- **Stored rows**
►

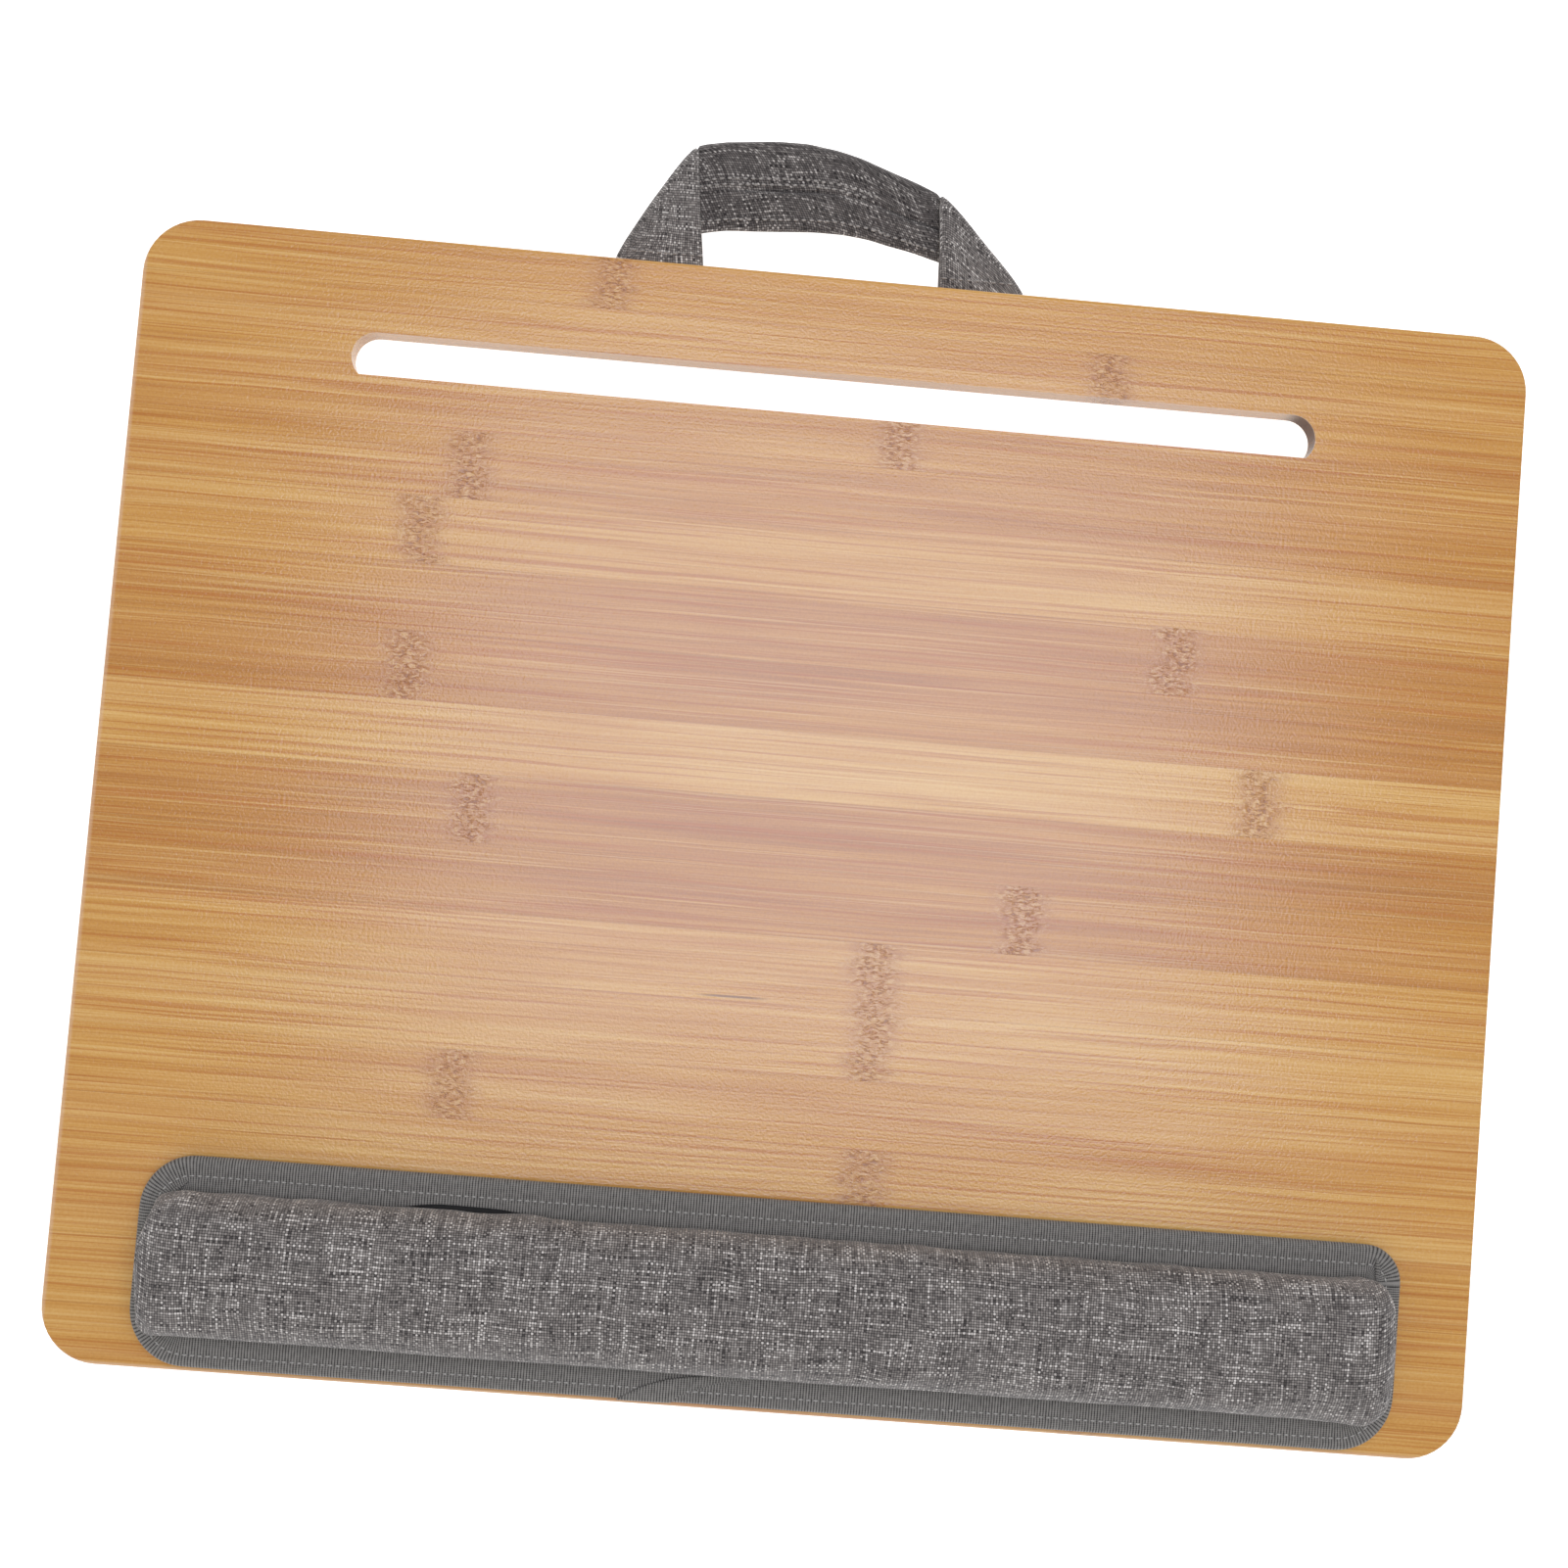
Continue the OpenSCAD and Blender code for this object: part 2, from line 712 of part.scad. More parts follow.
module zip_chain() {
    color(black_nylon) on_board() translate([-zip_len / 2, rear_y, zip_z - chain_h / 2])
        cube([zip_len, chain_t, chain_h]);
}

module zip_stops() {
    color(steel) on_board() for (x = [-zip_len / 2 - stop_len, zip_len / 2])
        translate([x, rear_y, zip_z - chain_h / 2]) cube([stop_len, chain_t, chain_h]);
}

// Slider that caps the chain, with two posts and the pin that the pull turns on
module zip_slider() {
    post_y = rear_y + slider_in + slider_wall;
    post_h = pin_y + pin_r - post_y;
    color(steel) on_board() translate([slider_home, 0, zip_z]) {
        difference() {
            translate([-slider_len / 2, rear_y + slide_clear, -slider_h / 2])
                cube([slider_len, slider_in + slider_wall - slide_clear, slider_h]);
            translate([-slider_len / 2 - 1, rear_y - 1, -slider_h / 2 + slider_wall])
                cube([slider_len + 2, slider_in + 1, slider_h - 2 * slider_wall]);
        }
        for (s = [-1, 1])
            translate([-pin_r, post_y, s * (eye_h / 2 + pin_clear + post_w / 2) - post_w / 2])
                cube([2 * pin_r, post_h, post_w]);
        translate([0, pin_y, -eye_h / 2 - pin_clear]) cylinder(h = eye_h + 2 * pin_clear, r = pin_r);
    }
}

// Pull tab with the eye that hangs on the slider's pin
module zip_pull() {
    color(steel) on_board() translate([slider_home, pin_y, zip_z]) difference() {
        union() {
            translate([0, 0, -eye_h / 2]) cylinder(h = eye_h, r = eye_r);
            translate([0, -pull_t / 2, -eye_h / 2]) cube([eye_r + 3, pull_t, eye_h]);
            translate([eye_r + 2, -pull_t / 2, -pull_h / 2])
                cube([pull_len - eye_r - 2 - pull_h / 2, pull_t, pull_h]);
            translate([pull_len - pull_h / 2, pull_t / 2, 0]) rotate([90, 0, 0])
                cylinder(h = pull_t, r = pull_h / 2);
        }
        translate([0, 0, -eye_h / 2 - 1]) cylinder(h = eye_h + 2, r = pin_r + pin_clear);
    }
}

board();
handle_foot_left();
handle_foot_right();
handle_washers();
handle_screws();
handle_loop();
board_loop_pads();
wrist_hook_pads();
wrist_backing();
wrist_stiffener();
wrist_binding();
wrist_foam();
wrist_cover();
cushion_top_panel();
cushion_side_band();
cushion_foam_slab();
cushion_bottom_panel();
cushion_piping();
bolster_cover_left();
bolster_cover_right();
bolster_filling_left();
bolster_filling_right();
zip_tape();
zip_chain();
zip_stops();
zip_slider();
zip_pull();
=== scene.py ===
# %% [markdown]
# # A lap desk, dressed piece by piece
#
# The object is a flat bamboo board that stands on a fabric cushion with two bolsters. A padded
# wrist rest lies along its front edge, a slot for a phone or tablet runs along its rear edge,
# and a folded fabric strap is the carry handle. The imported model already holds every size, so
# this lesson only gives the pieces their looks. It starts by loading that model as a fixed
# frame, in metres.

# %% The frame and its box
import math

import bmesh
import bpy
from mathutils import Euler, Matrix, Vector, noise


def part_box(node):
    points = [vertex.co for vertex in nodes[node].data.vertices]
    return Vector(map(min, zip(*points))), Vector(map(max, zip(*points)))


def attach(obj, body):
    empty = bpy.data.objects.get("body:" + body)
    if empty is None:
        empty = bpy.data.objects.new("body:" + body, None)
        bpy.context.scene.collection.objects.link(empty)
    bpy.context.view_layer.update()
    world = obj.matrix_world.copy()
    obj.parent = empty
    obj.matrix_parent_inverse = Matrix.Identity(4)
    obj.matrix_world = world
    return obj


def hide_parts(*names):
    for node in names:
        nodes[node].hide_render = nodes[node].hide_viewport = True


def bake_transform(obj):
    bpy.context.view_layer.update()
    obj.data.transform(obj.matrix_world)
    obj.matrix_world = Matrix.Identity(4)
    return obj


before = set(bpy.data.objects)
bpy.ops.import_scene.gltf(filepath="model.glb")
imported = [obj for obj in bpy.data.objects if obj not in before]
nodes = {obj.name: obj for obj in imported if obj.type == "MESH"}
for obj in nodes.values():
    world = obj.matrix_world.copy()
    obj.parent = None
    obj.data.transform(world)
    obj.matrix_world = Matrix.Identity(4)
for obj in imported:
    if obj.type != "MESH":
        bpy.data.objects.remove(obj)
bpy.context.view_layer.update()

scene = bpy.context.scene
MM = 0.001
UP = Vector((0, 0, 1))
noise.seed_set(1)


# %% [markdown]
# ## Camera
#
# The photograph looks almost straight down on the board from about 0.6 m, turned by nearly five
# degrees, so the desk lies a little askew in the picture. The place and the turn come from a fit
# of the board's corners and the slot, and the lens from the way the sides draw together.

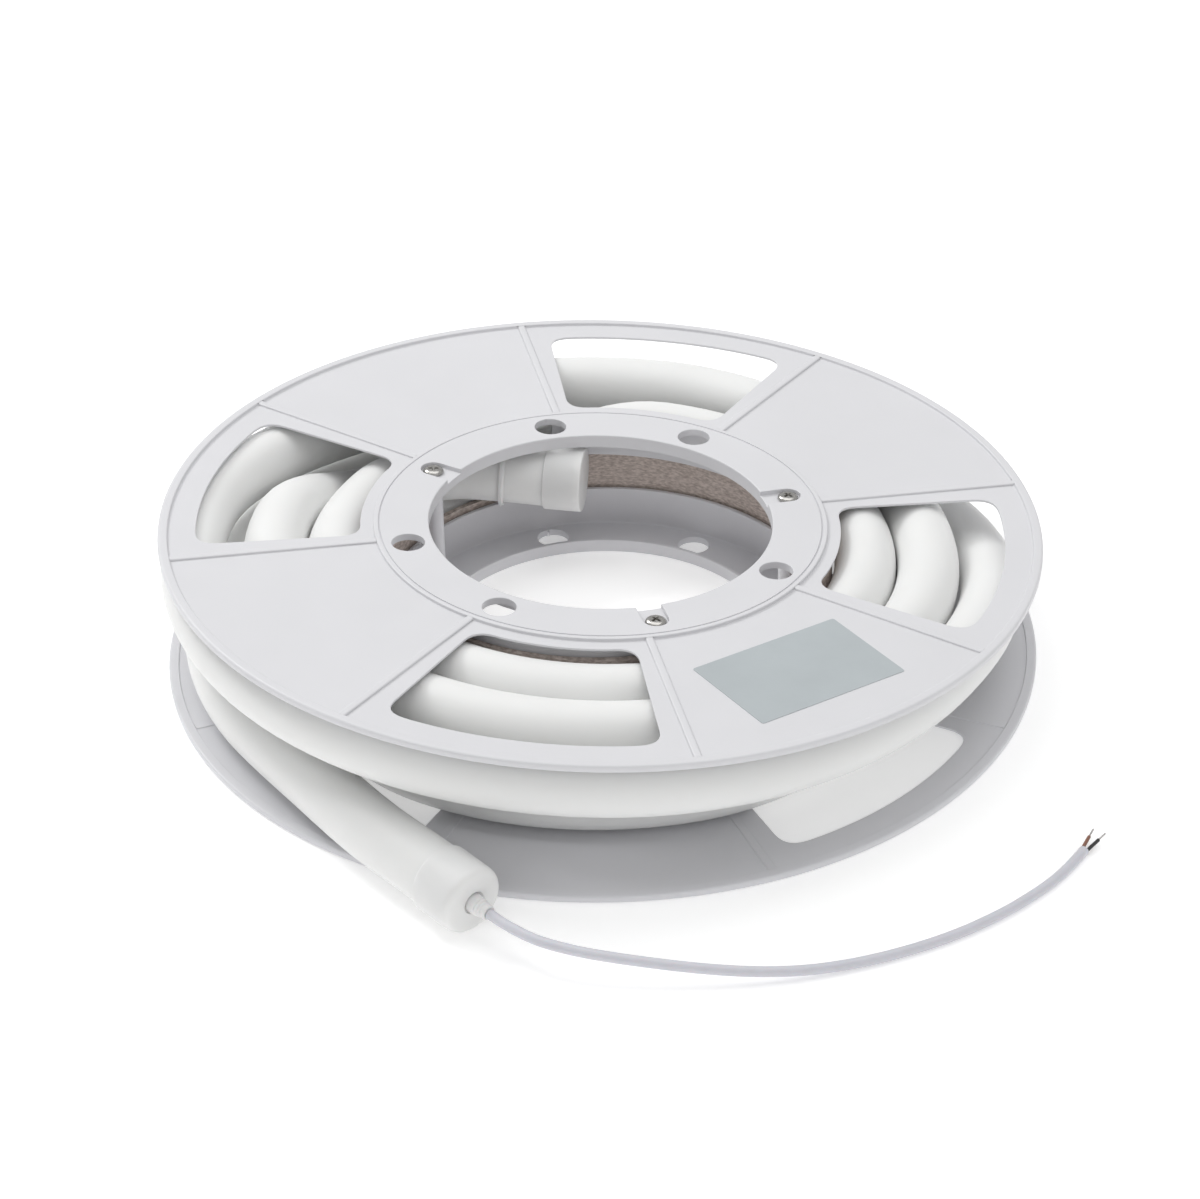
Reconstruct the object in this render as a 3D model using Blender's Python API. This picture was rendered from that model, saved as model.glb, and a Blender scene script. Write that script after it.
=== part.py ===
"""A reel of round light-diffusing flex, lying flat on the floor.

Two moulded halves hold the flex between them, wound round a board core. The
inner end stops in the hub. The outer end leaves the lower layer, lies on the
floor and carries a short lead with two bare wires. Units are metres, +Z is up.
The reel's axis is the origin of the empty that every piece is parented to.
"""

import math

import bmesh
import bpy
from mathutils import Matrix, Vector

MM = 0.001

# Clearances
SEAT_GAP = 0.3 * MM
CORE_CLEARANCE = 1.0 * MM
TURN_GAP = 0.6 * MM
LAYER_GAP = 0.3 * MM
EDGE_CLEARANCE = 0.3 * MM

# Reel half, one moulding. Depths count down from its outermost face.
FLANGE_RADIUS = 200 * MM
RIM_WIDTH = 4.5 * MM
RIB_HEIGHT = 1.5 * MM
SHEET_THICKNESS = 2.0 * MM
HUB_BORE_RADIUS = 78 * MM
HUB_RING_WIDTH = 25 * MM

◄

- **Written problem**
All records above are to be printed exactly, minus the pictures they contain.

- **Result of this task**
Continue the OpenSCAD and Blender code for this object: part 2, from line 712 of part.scad. More parts follow.
module zip_chain() {
    color(black_nylon) on_board() translate([-zip_len / 2, rear_y, zip_z - chain_h / 2])
        cube([zip_len, chain_t, chain_h]);
}

module zip_stops() {
    color(steel) on_board() for (x = [-zip_len / 2 - stop_len, zip_len / 2])
        translate([x, rear_y, zip_z - chain_h / 2]) cube([stop_len, chain_t, chain_h]);
}

// Slider that caps the chain, with two posts and the pin that the pull turns on
module zip_slider() {
    post_y = rear_y + slider_in + slider_wall;
    post_h = pin_y + pin_r - post_y;
    color(steel) on_board() translate([slider_home, 0, zip_z]) {
        difference() {
            translate([-slider_len / 2, rear_y + slide_clear, -slider_h / 2])
                cube([slider_len, slider_in + slider_wall - slide_clear, slider_h]);
            translate([-slider_len / 2 - 1, rear_y - 1, -slider_h / 2 + slider_wall])
                cube([slider_len + 2, slider_in + 1, slider_h - 2 * slider_wall]);
        }
        for (s = [-1, 1])
            translate([-pin_r, post_y, s * (eye_h / 2 + pin_clear + post_w / 2) - post_w / 2])
                cube([2 * pin_r, post_h, post_w]);
        translate([0, pin_y, -eye_h / 2 - pin_clear]) cylinder(h = eye_h + 2 * pin_clear, r = pin_r);
    }
}

// Pull tab with the eye that hangs on the slider's pin
module zip_pull() {
    color(steel) on_board() translate([slider_home, pin_y, zip_z]) difference() {
        union() {
            translate([0, 0, -eye_h / 2]) cylinder(h = eye_h, r = eye_r);
            translate([0, -pull_t / 2, -eye_h / 2]) cube([eye_r + 3, pull_t, eye_h]);
            translate([eye_r + 2, -pull_t / 2, -pull_h / 2])
                cube([pull_len - eye_r - 2 - pull_h / 2, pull_t, pull_h]);
            translate([pull_len - pull_h / 2, pull_t / 2, 0]) rotate([90, 0, 0])
                cylinder(h = pull_t, r = pull_h / 2);
        }
        translate([0, 0, -eye_h / 2 - 1]) cylinder(h = eye_h + 2, r = pin_r + pin_clear);
    }
}

board();
handle_foot_left();
handle_foot_right();
handle_washers();
handle_screws();
handle_loop();
board_loop_pads();
wrist_hook_pads();
wrist_backing();
wrist_stiffener();
wrist_binding();
wrist_foam();
wrist_cover();
cushion_top_panel();
cushion_side_band();
cushion_foam_slab();
cushion_bottom_panel();
cushion_piping();
bolster_cover_left();
bolster_cover_right();
bolster_filling_left();
bolster_filling_right();
zip_tape();
zip_chain();
zip_stops();
zip_slider();
zip_pull();
=== scene.py ===
# %% [markdown]
# # A lap desk, dressed piece by piece
#
# The object is a flat bamboo board that stands on a fabric cushion with two bolsters. A padded
# wrist rest lies along its front edge, a slot for a phone or tablet runs along its rear edge,
# and a folded fabric strap is the carry handle. The imported model already holds every size, so
# this lesson only gives the pieces their looks. It starts by loading that model as a fixed
# frame, in metres.

# %% The frame and its box
import math

import bmesh
import bpy
from mathutils import Euler, Matrix, Vector, noise


def part_box(node):
    points = [vertex.co for vertex in nodes[node].data.vertices]
    return Vector(map(min, zip(*points))), Vector(map(max, zip(*points)))


def attach(obj, body):
    empty = bpy.data.objects.get("body:" + body)
    if empty is None:
        empty = bpy.data.objects.new("body:" + body, None)
        bpy.context.scene.collection.objects.link(empty)
    bpy.context.view_layer.update()
    world = obj.matrix_world.copy()
    obj.parent = empty
    obj.matrix_parent_inverse = Matrix.Identity(4)
    obj.matrix_world = world
    return obj


def hide_parts(*names):
    for node in names:
        nodes[node].hide_render = nodes[node].hide_viewport = True


def bake_transform(obj):
    bpy.context.view_layer.update()
    obj.data.transform(obj.matrix_world)
    obj.matrix_world = Matrix.Identity(4)
    return obj


before = set(bpy.data.objects)
bpy.ops.import_scene.gltf(filepath="model.glb")
imported = [obj for obj in bpy.data.objects if obj not in before]
nodes = {obj.name: obj for obj in imported if obj.type == "MESH"}
for obj in nodes.values():
    world = obj.matrix_world.copy()
    obj.parent = None
    obj.data.transform(world)
    obj.matrix_world = Matrix.Identity(4)
for obj in imported:
    if obj.type != "MESH":
        bpy.data.objects.remove(obj)
bpy.context.view_layer.update()

scene = bpy.context.scene
MM = 0.001
UP = Vector((0, 0, 1))
noise.seed_set(1)


# %% [markdown]
# ## Camera
#
# The photograph looks almost straight down on the board from about 0.6 m, turned by nearly five
# degrees, so the desk lies a little askew in the picture. The place and the turn come from a fit
# of the board's corners and the slot, and the lens from the way the sides draw together.

Reconstruct the object in this render as a 3D model using Blender's Python API. This picture was rendered from that model, saved as model.glb, and a Blender scene script. Write that script after it.
=== part.py ===
"""A reel of round light-diffusing flex, lying flat on the floor.

Two moulded halves hold the flex between them, wound round a board core. The
inner end stops in the hub. The outer end leaves the lower layer, lies on the
floor and carries a short lead with two bare wires. Units are metres, +Z is up.
The reel's axis is the origin of the empty that every piece is parented to.
"""

import math

import bmesh
import bpy
from mathutils import Matrix, Vector

MM = 0.001

# Clearances
SEAT_GAP = 0.3 * MM
CORE_CLEARANCE = 1.0 * MM
TURN_GAP = 0.6 * MM
LAYER_GAP = 0.3 * MM
EDGE_CLEARANCE = 0.3 * MM

# Reel half, one moulding. Depths count down from its outermost face.
FLANGE_RADIUS = 200 * MM
RIM_WIDTH = 4.5 * MM
RIB_HEIGHT = 1.5 * MM
SHEET_THICKNESS = 2.0 * MM
HUB_BORE_RADIUS = 78 * MM
HUB_RING_WIDTH = 25 * MM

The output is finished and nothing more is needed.